I think you should see a specialist. However entertaining my words may be, they are vastly insufficient to the task of rescuing you. So let us assume that I have advised you to seek out a specialist in compulsive behavior and that you have agreed to do so. OK? You'll go get some help, right? You're not just telling me that? You wouldn't lie to me, would you?

Now then. I would say this to you: Stop accepting the bribe. That is, stop accepting the payoff of your behavior. For years you have been carrying around a plain unexceptional self disguised as an immensely clever young man. Say goodbye to that clever young man. Now begins the era of the regular you. Discard the enhanced version of yourself. Starve it out. Refuse to take pleasure in it. Take pleasure only in things that are true. Say this to yourself: Only what is true is permitted.
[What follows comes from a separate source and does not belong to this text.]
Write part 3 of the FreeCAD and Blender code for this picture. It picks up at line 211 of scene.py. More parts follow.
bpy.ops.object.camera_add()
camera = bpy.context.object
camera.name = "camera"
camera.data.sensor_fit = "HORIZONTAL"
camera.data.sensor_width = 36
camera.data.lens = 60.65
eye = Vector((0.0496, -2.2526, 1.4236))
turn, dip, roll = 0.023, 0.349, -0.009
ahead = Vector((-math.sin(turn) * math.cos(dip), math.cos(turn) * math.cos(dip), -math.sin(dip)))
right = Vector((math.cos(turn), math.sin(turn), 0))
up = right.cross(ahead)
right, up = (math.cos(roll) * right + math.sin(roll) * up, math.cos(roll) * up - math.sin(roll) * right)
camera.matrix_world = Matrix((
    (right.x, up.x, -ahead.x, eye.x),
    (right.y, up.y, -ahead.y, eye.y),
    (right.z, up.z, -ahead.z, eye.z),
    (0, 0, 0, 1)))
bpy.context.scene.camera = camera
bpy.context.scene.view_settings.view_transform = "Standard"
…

I will live secure in this little area of only the true.

Take a look at yourself unadorned. Take your unadorned self out on the street. Walk it around. See how it feels. Shave your head and only tell the truth for one day.
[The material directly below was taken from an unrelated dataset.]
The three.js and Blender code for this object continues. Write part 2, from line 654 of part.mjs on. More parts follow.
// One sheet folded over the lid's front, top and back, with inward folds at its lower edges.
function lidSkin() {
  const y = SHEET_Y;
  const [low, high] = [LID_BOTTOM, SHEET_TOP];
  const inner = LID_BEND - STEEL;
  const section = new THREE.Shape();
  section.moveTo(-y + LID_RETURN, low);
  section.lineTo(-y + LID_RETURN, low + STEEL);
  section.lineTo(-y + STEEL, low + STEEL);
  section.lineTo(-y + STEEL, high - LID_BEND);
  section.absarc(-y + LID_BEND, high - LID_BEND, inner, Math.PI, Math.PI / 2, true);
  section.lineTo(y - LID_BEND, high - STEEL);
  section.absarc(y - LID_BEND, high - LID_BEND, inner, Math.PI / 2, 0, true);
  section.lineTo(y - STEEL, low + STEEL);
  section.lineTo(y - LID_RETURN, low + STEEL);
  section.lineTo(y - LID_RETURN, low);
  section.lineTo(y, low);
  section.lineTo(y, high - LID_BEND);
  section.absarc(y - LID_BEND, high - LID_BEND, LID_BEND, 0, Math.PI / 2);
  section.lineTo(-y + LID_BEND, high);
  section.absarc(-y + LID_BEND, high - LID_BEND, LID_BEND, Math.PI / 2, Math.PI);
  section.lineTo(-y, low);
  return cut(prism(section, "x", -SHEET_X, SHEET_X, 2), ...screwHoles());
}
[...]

Admit all that is false. Admit it to anyone. If you like, admit it to me and I will keep your secrets.

There will be a cost. I'm saying start paying. Return uncashed all checks written on your false account.

Let the elaborate edifice finally fall: First comes tumbling down the facade. Then comes the whole building crashing down. Let it fall! Rejoice in the thunderous noise of its destruction! Clap your hands and sing!

Let it all fall down. Celebrate its demise. At the same time, toss into the fire all your false hope. You are not about to become a saint. You are simply a man discarding junk on the edge of town. Let go of grandiosity even in your hopes for the future. Envision a level world. Go to a neutral place. Do not believe in God nor not believe in God. Do not construct a belief in God or an idea of God. Leave God alone. Just dump the lies. Find a place in the ground and dump them there; find a place of ambivalent acceptance and cover it over with earth. Walk away quietly.

Don't be so damned dramatic. Don't go overboard. As I advised that person back in 2001, the trick is to cultivate an appreciation for the stupid tiny good things. "The facts of your life are fascinating if you cultivate them," I wrote.

I still think it makes sense.

There are also some practical reasons for you to consult a specialist in compulsion: Eventually, if you do nothing, you may be arrested and charged with a crime. Eventually you may not be able to make a living. Eventually you may fail to amuse even yourself. Eventually you may forget who you are. Eventually you may fall apart. Eventually it will be much less fun than it is now. So it's obvious you have to change.

So that is the program of change I envision for you: Good-faith work with a talented specialist; a radical jettisoning of accumulated falsehood; a coming clean, a time of reckoning, perhaps a series of ritual burials, a program of regular work and ongoing accounting, at the end of which you should have a story to tell that is not only remarkable but true.